A comparação do coração do homem com a astúcia da raposa ajuda a compreender a passagem paradoxal que Cirilo vem comentando: “Novamente, o versículo ‘as raposas têm tocas e os pássaros têm ninhos; mas o Filho do Homem não tem onde repousar a cabeça’ significa que “os animais e os pássaros têm covis e moradas, mas Eu não tenho nada a oferecer daquelas coisas que são objetos de desejo geral: pois não tenho onde morar, nem descansar, nem deitar a cabeça. Mas o significado íntimo e secreto dessa passagem alcança-se por pensamentos mais profundos, pois Ele parece referir-se, por raposas e pássaros do céu, àqueles poderes perversos, astutos e impuros, os rebanhos de demônios. Porque estes são assim chamados em muitos lugares nas Escrituras inspiradas. Assim o abençoado salmista diz de certos homens: ‘eles serão uma porção para as raposas’, Sl 63, 11. E, no Cântico dos Cânticos 2, 15, está escrito novamente: ‘Pegai para nós as raposas e as raposinhas que destruam as videiras’. E o próprio Cristo, em algum lugar, diz de Herodes que era um homem mau, e astuto em sua maldade: ‘Ide dizer a essa raposa…’, Lc 13, 32. E em outro lugar Ele disse das sementes que caíram sobre o caminho, ‘as aves do céu vieram e as devoraram’, Lc 8, 5” (p. 261).

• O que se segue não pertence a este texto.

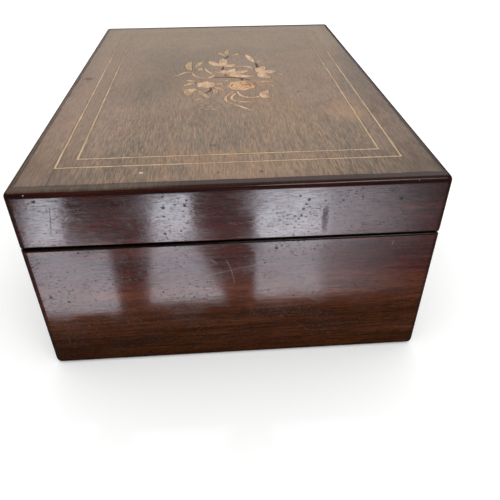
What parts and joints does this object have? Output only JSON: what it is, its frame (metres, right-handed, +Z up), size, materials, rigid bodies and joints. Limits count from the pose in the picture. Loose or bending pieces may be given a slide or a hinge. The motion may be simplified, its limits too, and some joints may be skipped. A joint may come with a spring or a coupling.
{
  "type": "inlaid wooden box",
  "caption": "Rectangular hinged box in polished veneer, its faded top inlaid with a flower bouquet inside two rectangles of light stringing, with hinges, a lock and a lined inside.",
  "frame": {"origin": "centre of the underside, on the surface that the box stands on", "axes": "+X along the length to the right end as the lock side is faced, -Y the front with the lock, +Y the back with the hinges, +Z up"},
  "size_m": [0.3, 0.2, 0.107],
  "materials": {
    "carcass_softwood": "bare planed pine, aged",
    "rosewood_gloss": "french polished rosewood, worn gloss",
    "rosewood_faded": "rosewood faded by light, thin satin polish",
    "boxwood_string": "boxwood, satin",
    "marquetry_light": "pale maple and boxwood, sand shaded, satin",
    "marquetry_warm": "warm fruitwood, sand shaded, satin",
    "marquetry_leaf": "stained holly faded to tan, satin",
    "marquetry_dark": "dark stained wood, satin",
    "brass_aged": "cast and rolled brass, aged",
    "steel_dark": "oiled steel, darkened",
    "velvet_lining": "worn cotton velvet over a thin wadding"
  },
  "bodies": {
    "base": {"base_front_board": "carcass_softwood", "base_back_board": "carcass_softwood", "base_left_board": "carcass_softwood", "base_right_board": "carcass_softwood", "bottom_board": "carcass_softwood", "bottom_nails": "steel_dark", "base_front_veneer": "rosewood_gloss", "base_back_veneer": "rosewood_gloss", "base_left_veneer": "rosewood_gloss", "base_right_veneer": "rosewood_gloss", "base_rim_facings": "rosewood_gloss", "floor_lining": "velvet_lining", "base_wall_linings": "velvet_lining", "hinge_left_lower_leaf": "brass_aged", "hinge_right_lower_leaf": "brass_aged", "hinge_left_pin": "steel_dark", "hinge_right_pin": "steel_dark", "hinge_lower_screws": "brass_aged", "lock_case": "brass_aged", "lock_cap": "brass_aged", "lock_selvedge": "brass_aged", "lock_key_pin": "steel_dark", "lock_spring": "steel_dark", "lock_screws": "brass_aged", "keyhole_escutcheon": "brass_aged"},
    "lid": {"lid_front_board": "carcass_softwood", "lid_back_board": "carcass_softwood", "lid_left_board": "carcass_softwood", "lid_right_board": "carcass_softwood", "lid_top_board": "carcass_softwood", "lid_front_veneer": "rosewood_gloss", "lid_back_veneer": "rosewood_gloss", "lid_left_veneer": "rosewood_gloss", "lid_right_veneer": "rosewood_gloss", "lid_rim_facings": "rosewood_gloss", "edging_front": "rosewood_gloss", "edging_back": "rosewood_gloss", "edging_left": "rosewood_gloss", "edging_right": "rosewood_gloss", "outer_border_sides": "rosewood_faded", "outer_border_ends": "rosewood_faded", "inner_border": "rosewood_faded", "outer_string": "boxwood_string", "inner_string": "boxwood_string", "top_field_veneer": "rosewood_faded", "marquetry_stems": "marquetry_dark", "marquetry_ribbons": "marquetry_light", "marquetry_leaves": "marquetry_leaf", "marquetry_lilies": "marquetry_light", "marquetry_flowers": "marquetry_light", "marquetry_rose": "marquetry_warm", "lid_lining_panel": "velvet_lining", "lid_wall_linings": "velvet_lining", "hinge_left_upper_leaf": "brass_aged", "hinge_right_upper_leaf": "brass_aged", "hinge_upper_screws": "brass_aged", "link_plate": "brass_aged", "link_screws": "brass_aged"},
    "bolt": {"lock_bolt": "steel_dark"}
  },
  "joints": [
    {"name": "lid_hinge", "type": "hinge", "parent": "base", "child": "lid", "pos_m": [0, 0.0983, 0.077], "axis": [-1, 0, 0], "range_deg": [0, 100]},
    {"name": "bolt_slide", "type": "slide", "parent": "base", "child": "bolt", "axis": [1, 0, 0], "range_m": [0, 0.0032]}
  ]
}
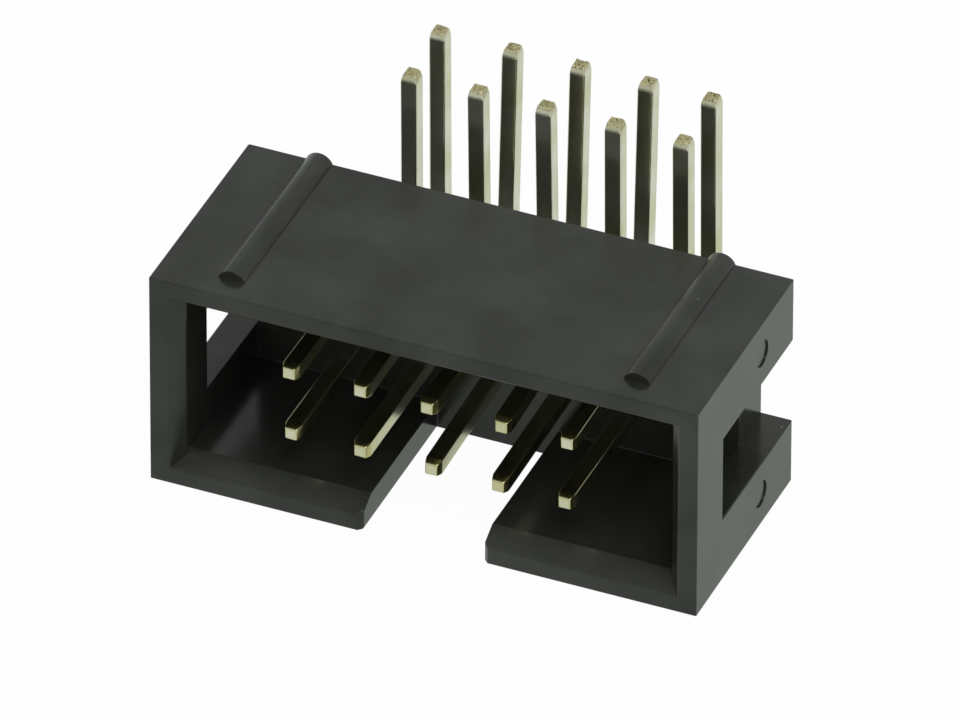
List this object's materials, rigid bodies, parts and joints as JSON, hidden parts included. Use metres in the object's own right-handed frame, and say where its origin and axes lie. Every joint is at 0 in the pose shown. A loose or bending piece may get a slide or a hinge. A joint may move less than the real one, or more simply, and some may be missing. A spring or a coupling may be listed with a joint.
{
  "type": "idc box header",
  "caption": "Right-angle box header for a flat-cable socket: a keyed moulded housing round two rows of square pins, bent into solder tails.",
  "frame": {"origin": "under the middle of the whole part's box, on the plane that the keyed wall rests on", "axes": "+X along the rows of pins, -Y out of the mating opening, +Z along the solder tails, away from the keyed wall"},
  "size_m": [0.0204, 0.0138, 0.0114],
  "materials": {
    "housing_plastic": "matte, glass-filled polyester, moulded",
    "pin_metal": "drawn square wire with a thin pale gold plating"
  },
  "bodies": {
    "root": {"housing": "housing_plastic", "inner_pin_1": "pin_metal", "inner_pin_2": "pin_metal", "inner_pin_3": "pin_metal", "inner_pin_4": "pin_metal", "inner_pin_5": "pin_metal", "outer_pin_1": "pin_metal", "outer_pin_2": "pin_metal", "outer_pin_3": "pin_metal", "outer_pin_4": "pin_metal", "outer_pin_5": "pin_metal"}
  },
  "joints": []
}
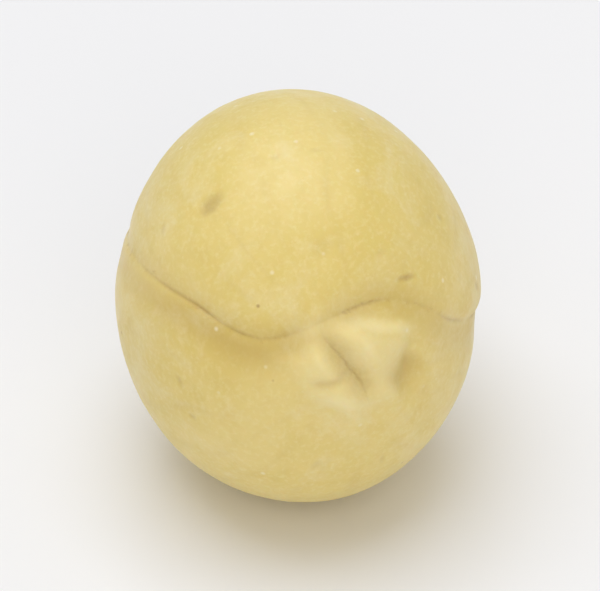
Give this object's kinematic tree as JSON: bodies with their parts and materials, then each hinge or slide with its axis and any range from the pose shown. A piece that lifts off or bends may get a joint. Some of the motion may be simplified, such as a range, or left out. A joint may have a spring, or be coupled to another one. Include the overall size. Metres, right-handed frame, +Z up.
{
  "type": "shelled macadamia kernel",
  "caption": "Whole shelled macadamia kernel: a pale, waxy, near-round nut with a seam between its seed leaves and a slotted germ tip, lying on a small flat spot.",
  "frame": {"origin": "middle of the small flat spot that the kernel rests on", "axes": "+Z is up from the surface it rests on, -Y is the side that the germ tip faces, +X is to the right as seen from the germ tip's side"},
  "size_m": [0.0178, 0.0182, 0.0199],
  "materials": {
    "kernel_flesh": "raw macadamia flesh: pale cream yellow, waxy and matte, faintly mottled"
  },
  "bodies": {
    "root": {"kernel": "kernel_flesh"}
  },
  "joints": []
}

Contudo, o mais importante nessas palavras de Cristo, dentro de um estilo que se considera proverbial, é exortar seus seguidores à sinceridade de coração no seguimento de seu caminho: “E defendemos que Ele disse isso não a respeito das aves materiais e visíveis, mas sim desses espíritos impuros e maus, que muitas vezes, quando a semente celestial cai sobre os corações de homens, eles a removem e, por assim dizer, levam-na para longe, para que não produzam fruto. Enquanto, pois, as raposas e os pássaros tiverem buracos e covas em nós, como pode o Cristo entrar? Onde pode Ele descansar? Que comunhão há entre Cristo e Belial? Pois Ele habita nos santos e habita naqueles que O amam, mas se afasta do impuro e do sujo. Expulsa as feras! Caça as raposas e desvia os pássaros! Liberta teu coração da impureza, para que o Filho do homem encontre um lugar para reclinar a cabeça, pois a Palavra de Deus se encarnou e se tornou homem! (…)” (p. 261).
Que nos tornemos a morada de Cristo, a morada em que Ele possa reclinar a cabeça, não é certamente vantagem alguma para este Deus que é o Criador e dono de todas as moradas terrenas e celestes. Trata-se da nossa conversão, da felicidade do homem, da alegria de viver com este hóspede que igualmente o nosso anfitrião: “Portanto, purifiquemo-nos de toda mancha da carne e do espírito. Vamos levar à morte aqueles membros que estão sobre a terra. Vamos fechar a entrada aos espíritos impuros. Não deixeis que os pássaros réprobos e perversos se alojem entre nós. Que nosso coração seja santo e não poluído, tanto quanto é possível e puder ser. Assim seguiremos a Cristo, conforme a graça que Ele nos dá, e Ele habitará alegremente em nós. Ele terá, então, onde reclinar a cabeça e descansará em nós como nos santos, porque está escrito: ‘Tornai-vos santos, porque Eu sou santo’, 1Pd 1, 16. E devotando-nos a estes sinceros propósitos, chegaremos também à cidade que está no alto, com a ajuda do mesmo Cristo” (p. 261).
A figura da raposa aparece em múltiplas passagens bíblicas e não somente nas mencionadas aqui. É verdade que é uma figura igualmente popular nas lendas e mitologias antigas de distintos povos. A novidade de Jesus está em mostrá-la dentro de nós e, ao mesmo tempo, não nos condenar por isso. Ao contrário, a salvação que nos propõe é habitar em nós, como de fato é a missão do Verbo. Mas, tão profundamente em nós, de modo que as nossas intenções sejam as Suas intenções. Isto quer dizer que não pode haver astúcia no coração do homem que segue Jesus Cristo.